Bus stop bench test comes to an end

Reporter: Nicole Lauren
Published: Updated:

The safety test project that began after two Southwest Florida girls were killed near school bus stops earlier this year is over.

It began over the summer when Cape Coral and the School District of Lee County let the Rotary Club of Cape Coral and Cape Coral Kiwanis Foundation install 200 plastic benches on cement slabs near the stops.

Now, in the last week before winter break, organizers revealed some families fears weren’t fixed with the bus stop bench project. People want to know if the safety measures are working.

While benches might have reflectors on them, organizers say lighting around those areas are still an issue.

They are finding parents are still bringing their kids to the bus stop, and, rather than leaving them at the bench location, they are sitting with them in their cars.

However, they did find that the whole project became a community undertaking, with people adopting them and keeping them clean.

“We’re going to gather the data: Do the kids use them?” said Elmor Tabor, the chairman of “Safe Zone Project.” “Do the parents bring the kids to the bus stop? Then, we’re going to analyze between the school district and the City of Cape Coral, and we’re going to figure out if the projects work or what tweaks need to be done to it.”
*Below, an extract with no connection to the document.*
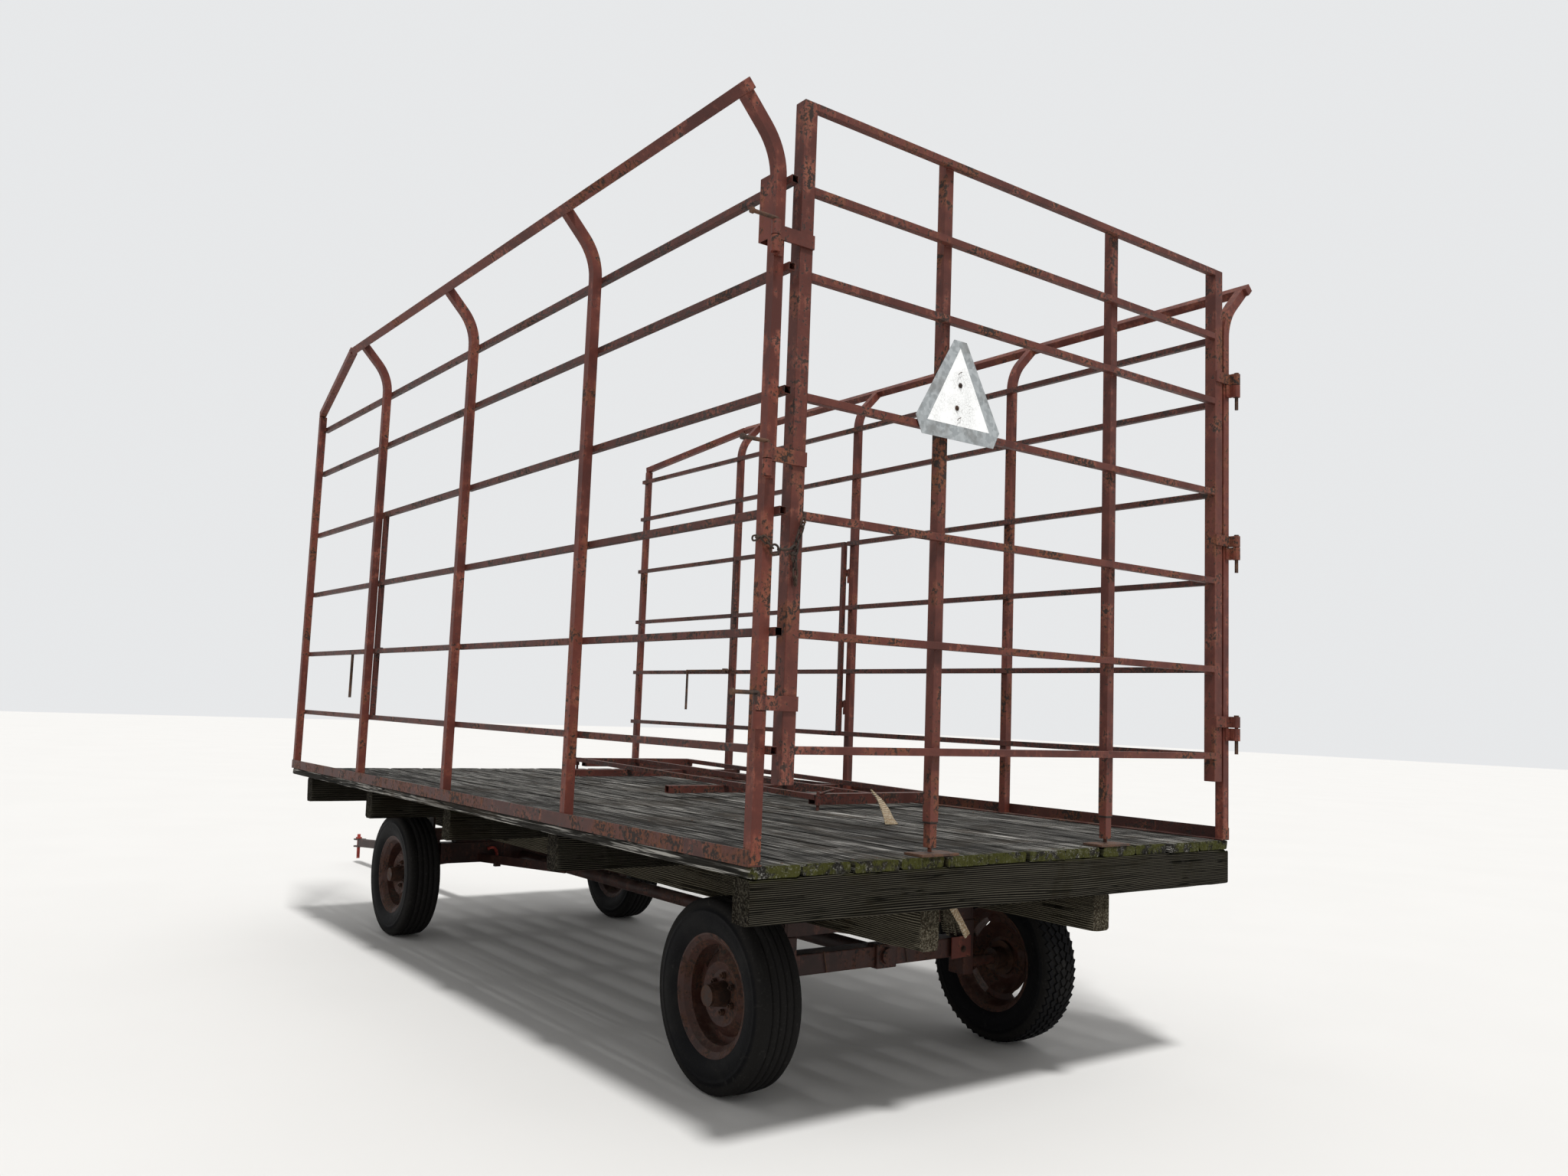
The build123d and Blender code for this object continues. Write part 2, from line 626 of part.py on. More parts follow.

Nicole Fitzpatrick is on of the thousands of Lee County parents who received a survey in their email inbox over the weekend. It’s a quick questionnaire about the 200 plastic benches at school bus stops across Cape Coral.

“I think it’s definitely brought a lot of awareness to both the parents and the students,” Fitzpatrick said.

Currently, there are no plans to add extra benches. “Safe Zone Project” says it will continue to work with the city and the District to find ways to make bus stops safer.
Below are three survey links: One is for guardians, one is for elementary school students, and one is for the middle/high school grade levels. People are being asked to take surveys that apply to you and your child(ren) if there is a bench (not a picnic table) at your stop.

The “Safe Zone Project” was spearheaded after the deaths of Layla Aiken in Cape Coral and Alana Tamplin North Fort Myers — both killed in car crashes by hit-and-run drivers.

“Does this bench make them feel safer, less safe or no real difference at all?” said Rob Spicker, assistant director of media relations and public information for the District.

The surveys consist of four or five questions for students and parents. The Rotary says potential survey participants have until the end of the year to complete a survey.

“How are these benches being used?” Spicker said. “If they’re being used in a way that’s making students safer; then, the Cape can look at that result and determine whether or not they want to expand the program.”

Rotary also said it would look to move the bus stop benches to local schools and parks if the survey results are negative toward the benches at bus stops. But Cape Coral Mayor Joe Coviello said he doubts that will be the case.

Parents like Fitzpatrick say the benches have at least added a noticeable difference from before, when there was nothing in place for students.

“Now, you drive by, and you’re like, ‘OK, that’s a bus stop,'” Fitzpatrick said.